ワシントンポストは、イランのファルス通信からの引用でこう伝えた。「オスカー史上でも珍しいことに、大統領夫人が反イラン映画『アルゴ』の作品賞受賞を発表した。この作品はシオニストの企業、ワーナー・ブラザースが制作したものだ」
『アルゴ』はイラン国内では劇場公開されていないが、海賊版DVDが評判になっている。世代によって作品の評価は分かれているようで、当時のイラン革命に参加した人々が厳しく批判する一方、事件を直接の体験として覚えていない若い世代は違った見方をしている。AP通信によればテヘラン市議会議員のマスーメ・エブテカーは、『アルゴ』は米大使館襲撃時の暴力を誇張していると指摘。エブテカーは襲撃に加わった学生の1人だった。
授賞式登場はミシェルが初めてではないが
ミシェル・オバマがホワイトハウスからの中継という形で受賞式に登場したことで、アカデミー賞が政治的なものであることが明らかになったという批判もある。ファルス通信と同じくイランのメヘル通信は、なぜ「反イラン映画の受賞発表のときだけ」例外的にミシェルが現れたのか、と疑問を呈する。

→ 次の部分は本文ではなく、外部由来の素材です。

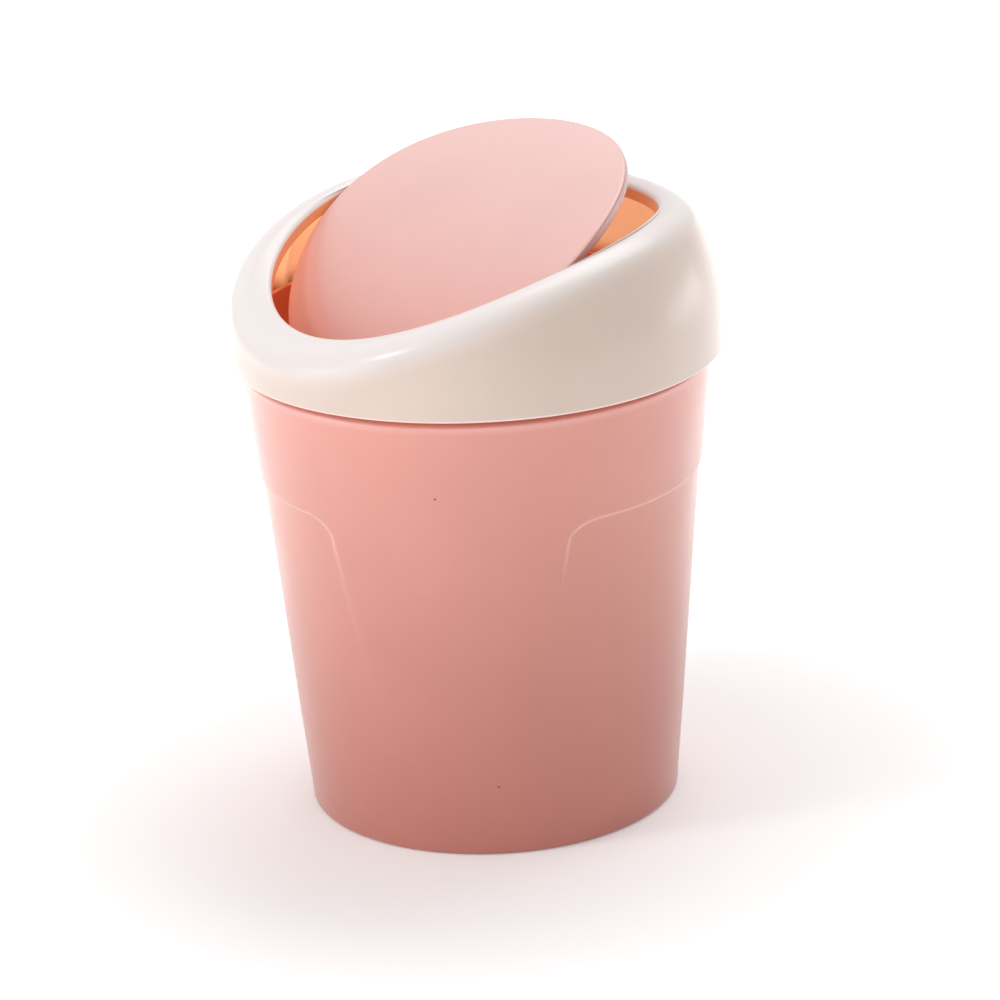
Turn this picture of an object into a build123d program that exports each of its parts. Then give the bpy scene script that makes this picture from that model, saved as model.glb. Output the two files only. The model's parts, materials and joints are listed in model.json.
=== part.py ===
"""Countertop swing-lid bin: a bucket, a lift-off collar and a swinging flap.

Millimetres, +Z up, origin at the centre of the foot, front towards -Y.
The flap is exported part-open, at rest_angle from closed.
"""

import os
from math import cos, radians, sin

from build123d import *

os.makedirs("parts", exist_ok=True)

# Bucket: outside shape
foot_radius = 50.1
foot_round = 1.4
waist_radius = 55.9
waist_height = 60.0
shoulder_radius = 62.6
shoulder_height = 124.3
shoulder_round = 1.5
shoulder_ledge = 1.8
neck_radius = shoulder_radius - shoulder_ledge

# Bucket: inside and underside
wall = 2.0
neck_wall = 1.6
neck_taper_drop = 5.0
floor_thickness = 2.2
floor_round = 4.0
foot_recess_depth = 1.2
foot_ring_width = 6.1

# Bucket: two shallow grip panels; bearing of the first from -Y towards +X
grip_bearing = -46.75
grip_half_width = 49.8
grip_top = 94.0
grip_bottom = 25.0
grip_depth = 0.5
grip_corner = 4.0

# Collar: outer wall, an arc in section that leans back
collar_gap = 1.4
collar_bottom = shoulder_height + collar_gap
collar_overhang = 3.3
collar_bulge_radius = shoulder_radius + collar_overhang
collar_bulge_rise = 5.3
collar_arc = 65.0
collar_arc_below = 25.0
collar_arc_above = 40.0
collar_lean = 4.0
collar_wall = 1.8
collar_edge_bevel = 0.5

# Collar: crest, its level lines sagging across X and falling towards the front
crest_rise = 26.0
crest_centre = collar_bottom + crest_rise
crest_fall = 0.197
crest_sag = 0.0036
crest_round = 6.5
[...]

大統領夫人の登場に憤ったのはイランの人々だけではない。「教会と国家の分離はもちろんだが、ハリウッドと国家の分離こそ必要だ」と、保守派ジャーナリストのミシェル・マルキンは語った。米ニュースサイトのブレイトバートは、ミシェルの登場は「常識はずれ」と批判した。
しかし、リベラル派の市民団体メディア・マターズ・フォア・アメリカ(MMFA)はこう指摘している――ミシェル・オバマは受賞作を発表するのに「ふさわしい」と思っているようだ、と右派メディアは批判するが、受賞式に登場した大統領夫人は彼女が初めてではない。
ジョージ・W・ブッシュが大統領だった02年、ローラ夫人はアカデミー賞受賞式のオープニングに登場した。81年の受賞式には、就任したばかりのロナルド・レーガン大統領のホワイトハウスからのビデオメッセージが流れた。